3 cups Macaroni with Braising Greens and Red Chile (recipe below)
chop and add:
8 Cornichons
12 black olives
2 small spring onions or scallions
3/8 cup celery
3 hardboiled eggs
1/4 cup mayonnaise
1 1/2 tablespoons mustard

1. Mix the pasta and vegetables together, chop and mix in the eggs, stir the mustard and mayo together and mix in.
2. Chill for an hour or more
3. Take to a ball game or movie or,
4. Serve on a bed of “little buds” or white endive


Macaroni with Braising Greens and Red Chile
Simplified and adapted from a recipe by chef Mark Gordon at Rose’s Café in San Francisco.
My definition of Macaroni is short tubular pasta of any shape. In this case I used Strozzapreti because it was a really cool shape I hadn’t seen before.
Braising greens can be a mixture of any cookable greens; kale, chard, mustard, turnip, beet, broccoli leaves, dandelion, etc. For this, I used erbette chard and kale.

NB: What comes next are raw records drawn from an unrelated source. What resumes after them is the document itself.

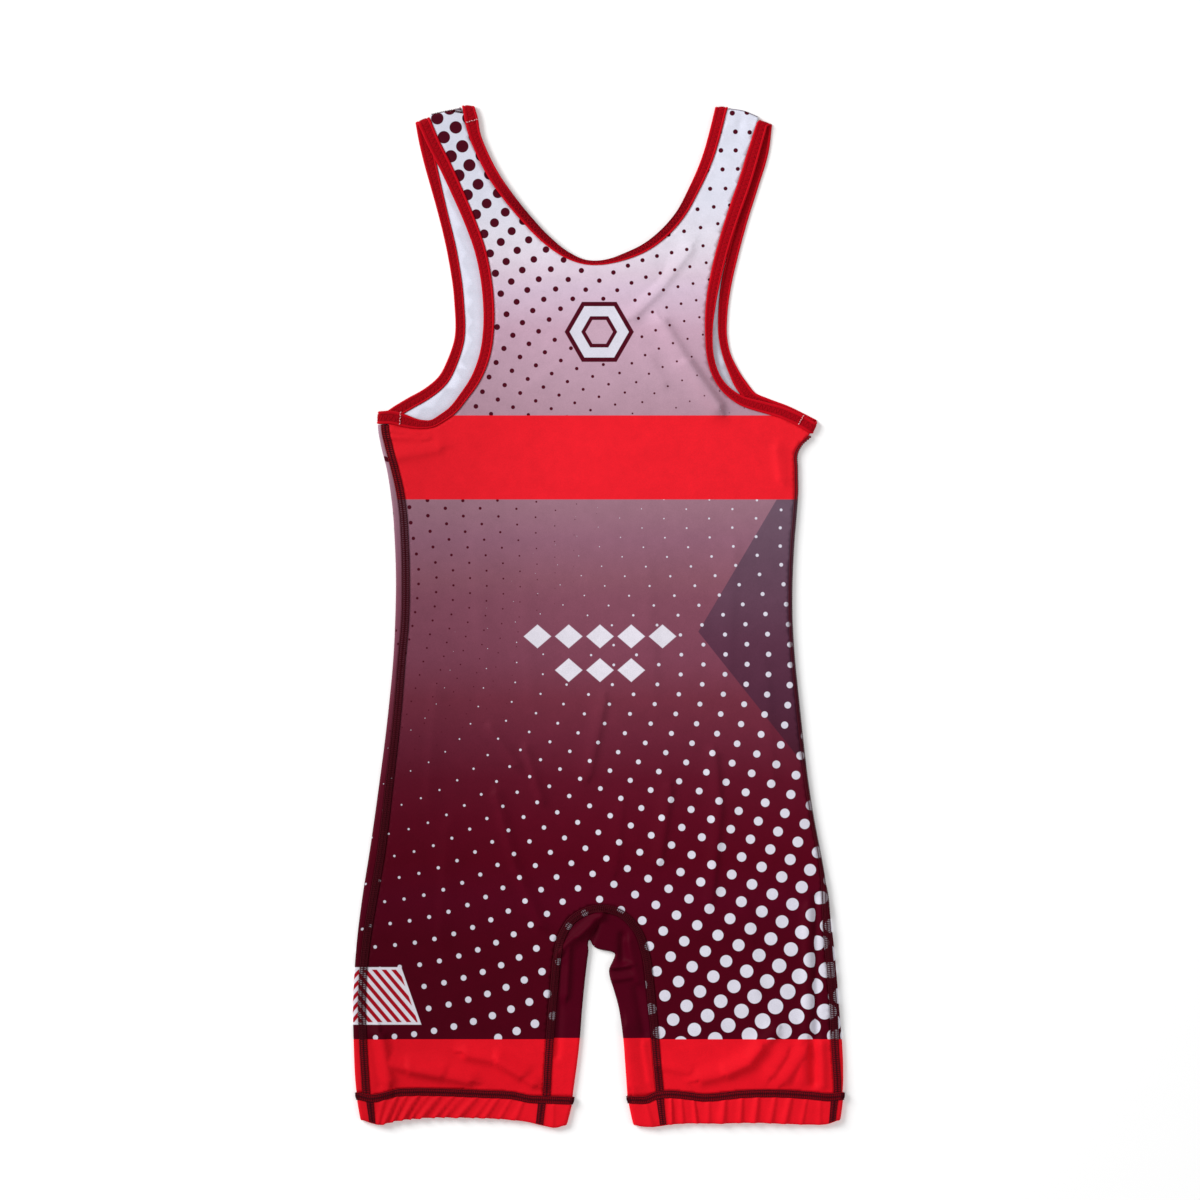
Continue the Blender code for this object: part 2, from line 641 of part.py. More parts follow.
def back_panel():
    half = SEAM_WIDTH / 2 + GAP
    edges = [
        side_edge(-1, lambda y: seam_inner(-1, y) + GAP, BACK_SIDE_TOP),
        hem_edge(*BACK_HEM_LEFT),
        gusset_line(half),
        hem_edge(*BACK_HEM_RIGHT),
        side_edge(1, lambda y: seam_inner(1, y) + FOLD_GAP, BACK_SIDE_TOP)[::-1],
        opening_edge(ARMHOLE_RIGHT_BACK, BACK_STEP, GAP),
        shoulder_edge(SHOULDER_RIGHT, STRAP_RIGHT, SHOULDER_FLAT)[::-1],
        opening_edge(NECK_BACK, BACK_STEP, -GAP)[::-1],
        shoulder_edge(SHOULDER_LEFT, STRAP_LEFT, SHOULDER_FLAT)[::-1],
        opening_edge(ARMHOLE_LEFT_BACK, BACK_STEP, -GAP)[::-1],
    ]
    wraps = {
        6: shoulder_wrap(STRAP_RIGHT, SHOULDER_FLAT, SHOULDER_SEAM_RIGHT + FOLD_GAP, 3),
        8: shoulder_wrap(STRAP_LEFT, SHOULDER_FLAT, SHOULDER_SEAM_LEFT + GAP, 1),
    }
    return panel("back_panel", edges, wraps, True, "printed_jersey")


def front_panel():
    half = SEAM_WIDTH / 2 + GAP
    right_start = BACK_OF_FOLD - RIGHT_TUCK
    left_hole = opening_edge(ARMHOLE_LEFT_FRONT, FRONT_STEP, GAP)
    right_hole = opening_edge(ARMHOLE_RIGHT_FRONT, FRONT_STEP, -GAP)
    edges = [
        side_edge(-1, lambda y: 0.0, UNDERARM_LEFT),
        hem_edge(*FRONT_HEM_LEFT),
        gusset_line(half),
        hem_edge(*FRONT_HEM_RIGHT),
        side_edge(1, lambda y: RIGHT_TUCK, FRONT_RIGHT_START)[::-1],
        [p for p in right_hole[::-1] if p[0] < FRONT_HOLE_RIGHT],
        shoulder_edge(SHOULDER_RIGHT, STRAP_RIGHT, SHOULDER_BACK)[::-1],
        opening_edge(NECK_FRONT, FRONT_STEP, GAP),
        shoulder_edge(SHOULDER_LEFT, STRAP_LEFT, SHOULDER_BACK)[::-1],
        [p for p in left_hole if p[0] > FRONT_HOLE_LEFT],
    ]
    past = BACK_OF_FOLD - SHOULDER_BACK
    end_of_seam = SHOULDER_SEAM_WIDTH + FOLD_GAP
    wraps = {
        0: side_wrap(-1, BACK_OF_FOLD),
        4: side_wrap(1, right_start),
        6: shoulder_wrap(STRAP_RIGHT, past, SHOULDER_SEAM_RIGHT - end_of_seam, 1),
        8: shoulder_wrap(STRAP_LEFT, past, SHOULDER_SEAM_LEFT - end_of_seam, 3),
    }
    return panel("front_panel", edges, wraps, False, "printed_jersey")


def ring_normals(line, hand):
    """Unit vectors across the line, to its left if hand is 1."""
    along = np.gradient(np.array(line)[:, :2], axis=0)
    along /= np.linalg.norm(along, axis=1)[:, None]
    return hand * np.stack([-along[:, 1], along[:, 0]], axis=1)


def binding_row(point, across, normal, width, roll, columns):
    """One section of a binding, from its panel to its free edge, rolling over at the free edge."""
    start = point + across * ROLL_GAP * roll
    width -= ROLL_GAP * roll
    return [start + across * width * math.sin(t) - normal * roll * (1 - math.cos(t))
            for t in np.linspace(0.0, math.pi / 2, columns)]


def binding(name, back, front, first_way, last_way, hand, columns=3):
    """A binding loop: along the back edge, over a fold, along the front edge and over the other fold.

    first_way is the way that the cloth points at the fold where the back edge ends, last_way where it
    starts, and hand says on which side of the back edge the opening lies.
    """
    back, front = spline(back, BACK_STEP), spline(front, FRONT_STEP)
    back_across = ring_normals(back, hand)
    front_across = ring_normals(front, -hand)
    up, down = Vector((0, 0, 1)), Vector((0, 0, -1))
    rows = []

    def flat(line, across, top):
        for (x, y, width, roll), side_way in zip(line, across):
            z = height(x, y) + BINDING_RISE if top else 0.0
            normal = up if top else down
            rows.append(binding_row(Vector((x, y, z)), Vector((*side_way, 0)), normal, width, roll,
                                    columns))

    def fold(top_row, top_across, low_row, low_across, way, sinking):
        tall = height(top_row[0], top_row[1]) + BINDING_RISE
        reach = FOLD + BINDING_RISE / 2
        turns = np.linspace(0.0, math.pi, FOLD_STEPS + 2)[1:-1]
        for turn in turns if sinking else turns[::-1]:
            mix = turn / math.pi
            x, y, width, roll = top_row * (1 - mix) + low_row * mix
            across = Vector((*(top_across * (1 - mix) + low_across * mix), 0)).normalized()
            point = Vector((x + way[0] * reach * math.sin(turn), y + way[1] * reach * math.sin(turn),
                            tall / 2 * (1 + math.cos(turn))))
            normal = Vector((way[0] * math.sin(turn), way[1] * math.sin(turn), math.cos(turn)))
            rows.append(binding_row(point, across, normal, width, roll, columns))

    flat(back, back_across, True)
    fold(back[-1], back_across[-1], front[0], front_across[0], first_way, True)
    flat(front, front_across, False)
    fold(back[0], back_across[0], front[-1], front_across[-1], last_way, False)
    return strip(name, rows, True, BINDING, "red_binding")


def side_seam(name, hand, start):
    """The seam from the underarm to the hem: on the top layer, or round the fold."""
    columns = 2 if hand < 0 else 6
    levels = side_levels(start, hem_top(LEFT_FOOT if hand < 0 else RIGHT_FOOT))
    rows = []
    for y in levels:
        inner = seam_inner(hand, y)
        rows.append([side_point(hand, y, s, SEAM_RISE)
                     for s in np.linspace(inner - SEAM_WIDTH, inner, columns)])
    for point in rows[-1]:
        point.y = hem_top(point.x)
    return strip(name, rows, False, SEAM, "seam_thread")


def gusset_seam(name, top):
    """The seam between the gusset and one panel: on the top layer, or flat on the bottom one."""
    line = spline(GUSSET, GUSSET_STEP)[:, :2]
    rows = []
    for end, (x, y), across in zip(range(len(line)), line, ring_normals(line, 1)):
        row = []
        for d in (SEAM_WIDTH / 2, -SEAM_WIDTH / 2):
            px, py = x + across[0] * d, y + across[1] * d
            if end in (0, len(line) - 1):
                py = hem_top(px)
            row.append(Vector((px, py, height(px, py) + SEAM_RISE if top else 0.0)))
        rows.append(row)
    if top:
        return strip(name, rows, False, SEAM, "seam_thread")
    return strip_below(name, rows, SEAM, "seam_thread")


def strip_below(name, rows, wall, material):
    """A flat strip on the bottom layer, whose outer face looks down."""
    bm = bmesh.new()
    fill_grid(bm, [[bm.verts.new(p) for p in row] for row in rows], False)
    bm.normal_update()
    bm.faces.ensure_lookup_table()
    return new_object(name, finish_mesh(name, bm, bm.faces[0].normal.z > 0), wall, material)


def crotch_gusset():
    """The gusset, from its back seam across the top, round the crotch fold and along the bottom."""
    table = spline(GUSSET, GUSSET_STEP)
    across = ring_normals(table, -1)
    inset = SEAM_WIDTH / 2 + GAP
    rows = []
    last = len(table) - 1
    for k, (row, inward) in enumerate(zip(table, across)):
        seam = row[:2] + inward * inset
        edge = row[2:]
        way = (edge - seam) / np.linalg.norm(edge - seam)
        tangent = edge - way * FOLD
        width = float(np.linalg.norm(tangent - seam))
        stops = list(np.linspace(width, 0.0, 4))
        stops += list(np.linspace(0.0, BACK_OF_FOLD, FOLD_STEPS + 1)[1:])
        stops.append(BACK_OF_FOLD - width)
        points = [fold_point(tuple(tangent), tuple(way), s, 0.0) for s in stops]
        if k in (0, last):
            for point in points:
                point.y = hem_top(point.x)
        rows.append(points)
    return strip("crotch_gusset", rows, False, CLOTH, "plain_jersey")


def leg_ring(name, table, start, stop, columns, rise, wall, gather_lean, material):
    """A band right round a leg, between two distances down from the cover seam's centre.

    stop is None for a band that runs down to the gathered lower edge of the leg.
    """
    table = np.array(table, float)
    gathered = gather_lean is not None
    top_rows = spline(table, GATHER_STEP if gathered else HEM_STEP)
    low_rows = spline(table, HEM_STEP * 2)[::-1]
    outward = ((-1.0, 0.0), (1.0, 0.0))

    def stations(row):
        seam, edge = row[:2], row[2:]
        length = float(np.linalg.norm(edge - seam))
        far = length if stop is None else stop
        return [seam + (edge - seam) * d / length for d in np.linspace(start, far, columns)]

    rows = []
    for row in top_rows:
        points = []
        across = (row[0] - table[0, 0]) / (table[-1, 0] - table[0, 0])
        for t, (x, y) in zip(np.linspace(0.0, 1.0, columns), stations(row)):
            z = height(x, y) + rise
            if gathered:
                wave = math.cos(2 * math.pi * (across * GATHERS + gather_lean * t))
                ends = min(1.0, GATHER_FADE * across, GATHER_FADE * (1 - across))
                z += GATHER_DEPTH * ends * (GATHER_AT_SEAM + (1 - GATHER_AT_SEAM) * t) * wave
                y -= SCALLOP * ends * t * wave
            points.append(Vector((x, y, z)))
        rows.append(points)
    turns = np.linspace(0.0, BACK_OF_FOLD, FOLD_STEPS + 2)[1:-1]
    rows += [[fold_point(tuple(p), outward[1], s, rise) for p in stations(table[-1])] for s in turns]
    rows += [[Vector((x, y, 0.0)) for x, y in stations(row)] for row in low_rows]
    rows += [[fold_point(tuple(p), outward[0], s, rise) for p in stations(table[0])]
             for s in turns[::-1]]
    return strip(name, rows, True, wall, material)


def leg_hem(hand, table, lean):
    """The gathered hem band of one leg, and the cover seam above it."""
    half = SEAM_WIDTH / 2
    leg_ring("hem_band_" + hand, table, half + HEM_GAP, None, 3, HEM_RISE, HEM, lean, "red_jersey")
    leg_ring("hem_seam_" + hand, table, -half, half, 2, HEM_SEAM_RISE, HEM, None, "seam_thread")


def shoulder_seam(name, folds, span, strap, start):
    """The short seam over the fold at the top of a strap."""
    line = spline(folds, SHOULDER_SEAM_STEP)[:, :2]
    low, high = span
    rows = []
    for x, y in line[(line[:, 0] > low) & (line[:, 0] < high)]:
        tangent = (x - strap[0] * FOLD, y - strap[1] * FOLD)
        rows.append([fold_point(tangent, strap, s, SEAM_RISE / 2)
                     for s in np.linspace(start, start - SHOULDER_SEAM_WIDTH, 6)])
    return strip(name, rows, False, CLOTH + SEAM_RISE / 2, "seam_thread")


def make_materials():
    for name, (colour, roughness) in MATERIALS.items():
        material = bpy.data.materials.new(name)
        material.use_nodes = True
        shader = material.node_tree.nodes["Principled BSDF"]
        shader.inputs["Base Color"].default_value = (*colour, 1.0)
        shader.inputs["Roughness"].default_value = roughness
        shader.inputs["Metallic"].default_value = 0.0
        material.diffuse_color = (*colour, 1.0)


def centre_on_floor(objects):
    """Moves the whole garment so that its box is centred over the origin."""
    corners = np.array([vertex.co[:2] for obj in objects for vertex in obj.data.vertices])
    middle = (corners.min(axis=0) + corners.max(axis=0)) / 2
    for obj in objects:
        for vertex in obj.data.vertices:
            vertex.co.x -= middle[0]
            vertex.co.y -= middle[1]


def build():
    for obj in list(bpy.data.objects):
        bpy.data.objects.remove(obj, do_unlink=True)
    collection = bpy.data.collections.new(COLLECTION)
    bpy.context.scene.collection.children.link(collection)
    make_materials()
    back_panel()
    front_panel()
    crotch_gusset()
    binding("neck_binding", NECK_BACK, NECK_FRONT, STRAP_RIGHT, STRAP_LEFT, 1)
    binding("armhole_binding_left", ARMHOLE_LEFT_BACK, ARMHOLE_LEFT_FRONT, STRAP_LEFT, SIDE_LEFT, 1)
    binding("armhole_binding_right", ARMHOLE_RIGHT_BACK, ARMHOLE_RIGHT_FRONT, STRAP_RIGHT, SIDE_RIGHT,
            -1)
    side_seam("side_seam_left", -1, UNDERARM_LEFT)
    side_seam("side_seam_right", 1, UNDERARM_RIGHT)
    gusset_seam("gusset_seam_back", True)
    gusset_seam("gusset_seam_front", False)
    leg_hem("left", HEM_LEFT, GATHER_LEAN_LEFT)
    leg_hem("right", HEM_RIGHT, GATHER_LEAN_RIGHT)
    shoulder_seam("shoulder_seam_left", SHOULDER_LEFT, SHOULDER_SPAN_LEFT, STRAP_LEFT,
                  SHOULDER_SEAM_LEFT)
    shoulder_seam("shoulder_seam_right", SHOULDER_RIGHT, SHOULDER_SPAN_RIGHT, STRAP_RIGHT,
                  SHOULDER_SEAM_RIGHT)
    centre_on_floor(collection.objects)


build()
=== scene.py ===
"""Looks of the wrestling singlet: printed stretch jersey, knit bindings, flatlock seams and gathered hems.

Tables are in millimetres in the garment's own layout: X across, Y up to the shoulders, Z up. The back
panel is the top layer and the front panel the bottom one. Everything is moved by CENTRE and scaled to
metres when its mesh is made, which puts it where the CAD pieces are.
"""
import math
from functools import partialmethod

import bmesh
import bpy
import numpy as np
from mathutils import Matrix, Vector
from mathutils.geometry import delaunay_2d_cdt


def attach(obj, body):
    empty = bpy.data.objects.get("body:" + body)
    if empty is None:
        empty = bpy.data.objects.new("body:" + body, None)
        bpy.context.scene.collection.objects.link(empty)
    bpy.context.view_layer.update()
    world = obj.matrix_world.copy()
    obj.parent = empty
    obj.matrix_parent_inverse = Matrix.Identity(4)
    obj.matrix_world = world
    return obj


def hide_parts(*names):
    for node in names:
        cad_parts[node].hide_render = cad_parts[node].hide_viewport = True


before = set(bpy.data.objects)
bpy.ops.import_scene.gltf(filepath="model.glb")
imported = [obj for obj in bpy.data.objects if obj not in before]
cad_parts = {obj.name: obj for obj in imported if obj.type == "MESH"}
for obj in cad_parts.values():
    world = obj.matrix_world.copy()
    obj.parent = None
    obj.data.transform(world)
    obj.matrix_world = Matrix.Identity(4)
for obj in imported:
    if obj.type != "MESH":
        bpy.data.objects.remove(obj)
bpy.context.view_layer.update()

MM = 0.001
TINY = 1e-9
CENTRE = (0.50, -1.51)   # middle of the garment's box in the tables' layout

# Heights and walls
CLOTH = 0.9              # wall of the panels
TOP = 4.0                # outer face of the top layer
FOLD = TOP / 2           # radius of the folds at the sides, the shoulders and the crotch
BACK_OF_FOLD = -math.pi * FOLD
BINDING_RISE = 0.6       # how far outer faces lie above those of the panels
SEAM_RISE = 0.4
HEM_RISE = 0.8
HEM_SEAM_RISE = 1.0
GAP = -0.12              # between a seam or binding and its panels, which run on just under its edges
SEAM_WIDTH = 6.4
BINDING_WALL = 1.2
BINDING_CORNER = 0.8     # how far a binding's free edge is rounded off where it folds over

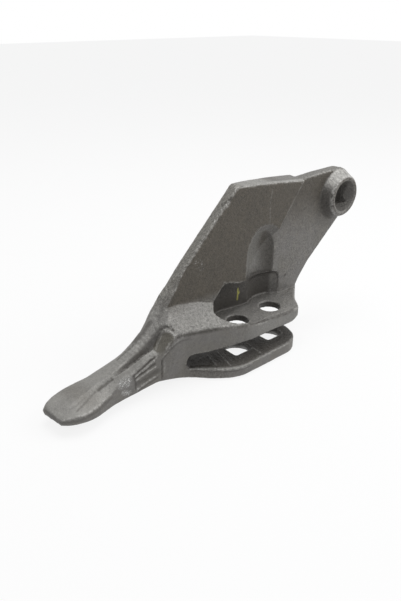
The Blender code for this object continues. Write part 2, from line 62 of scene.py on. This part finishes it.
# The camera of the photograph
CAMERA_AT = (-0.3359, -0.3183, 0.2958)
CAMERA_AZIMUTH = -40.22
CAMERA_ELEVATION = 27.63
CAMERA_FOCAL = 550.0
IMAGE_LONG_SIDE = 601.0
SENSOR_WIDTH = 36.0

# The light, and the share of the floor that the camera sees as plain white
ROOM_LIGHT = 0.5
ROOM_TINT = (0.98, 0.99, 1.0, 1)
LAMPS_AIM = (-0.03, 0.01, 0.07)
FLOOR_WHITE = 0.85
FLOOR_GREY = (0.75, 0.75, 0.75, 1)
FLOOR_REACH = 6
WHITE = (1, 1, 1, 1)

# Colours of the cast surface, and of the painted shade and light laid over it
GREY = (0.157, 0.150, 0.141, 1)
WARM_GREY = (0.142, 0.134, 0.120, 1)
# Lighter grey: dust and painted light on upward faces, a lighter tone on the jaw's tail, and painted light
# on the scoops' lit left wall
LIGHTER_GREY = (0.214, 0.209, 0.195, 1)
BROWN_SCALE = (0.075, 0.065, 0.051, 1)
OLIVE = (0.118, 0.110, 0.092, 1)
# Painted shade: recesses, corners, the grooves and shadows of the marks, and the boss's side turned from
# the light
PAINTED_SHADE_BROWN = (0.042, 0.037, 0.031, 1)
PALE = (0.46, 0.45, 0.43, 1)
BRIGHT = (0.85, 0.85, 0.83, 1)
YELLOW = (0.42, 0.40, 0.10, 1)

# The skin of the casting
VOXEL = 1.25 * MM
ARRIS_SHARE = 0.4
SAME_POINT = 0.002 * MM
WANDER = 0.6 * MM
RAIL_RIPPLE_MM = 0.2
TAIL_ROUNDING = 4 * MM
INSIDE_BOX = 0.02 * MM
# The corners, in mm, of the boxes where the mesh is twice as fine
FINE_BOXES = [((-152, -6, 0), (-92, 13, 64)), ((-84, -32, 5), (-20, 6, 14))]

# A mark is a line of points in mm, with its half width and its height in mm (real relief),
# and a tone from -1 (darker) to 1 (paler) that paints shade into grooves and shadows and light onto ridges,
# lips and beads
Mark = namedtuple("Mark", "line width height tone")

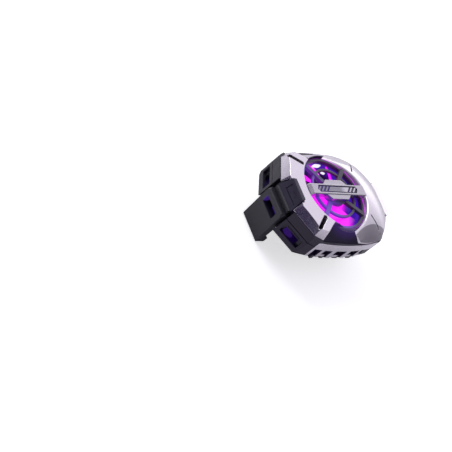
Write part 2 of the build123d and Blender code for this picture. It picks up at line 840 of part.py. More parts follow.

1/4 pound braising greens, washed & large stems removed
3-4 tablespoons extra virgin olive oil
3 garlic cloves, peeled and thinly sliced
1 red jalapeno, stem and seeds removed, minced
3/4 pound Strazzapreti
salt to taste
1/4 cup Grated Pecorino, optional, see below

Bring 4 quarts of salted water to a boil in a saucepot. Add the greens & bring back to a boil. Simmer for 1 minute. Lift the greens out and let cool. Squeeze out the water. Chop the leaves into shards.

Re-boil the broccoli water for the pasta.

Cook the pasta until it is just done, per package directions. Drain the pasta saving a cup of the pasta water.

Mix the macaroni, greens and chile with a little olive oil. Heat 2 tablespoons of olive oil in a large sauté pan over low heat. Add the sliced garlic and sweat for a minute or two. Add the pasta mixture and cook, stirring, for three or four minutes. Add just enough pasta water to keep from sticking.

Adjust the seasoning with salt and toss. It’s ready for use in Macaroni Salad at this point.
For use as a side dish, plate the pasta & sprinkle on the Pecorino.

But it’s not all sandwiches and salads. While those are make ahead and convenient, after an evening film it’s nice to flop in a nearby cafe for a pizza and beer.


This one is in the Firewood Cafe, on 18th near Castro after An Evening with Maria Bello and her film Yellow Handerchiefs. That’s proscuttio and arugula on top, sausage and bell pepper below and Anchor Steam on the right. Yum.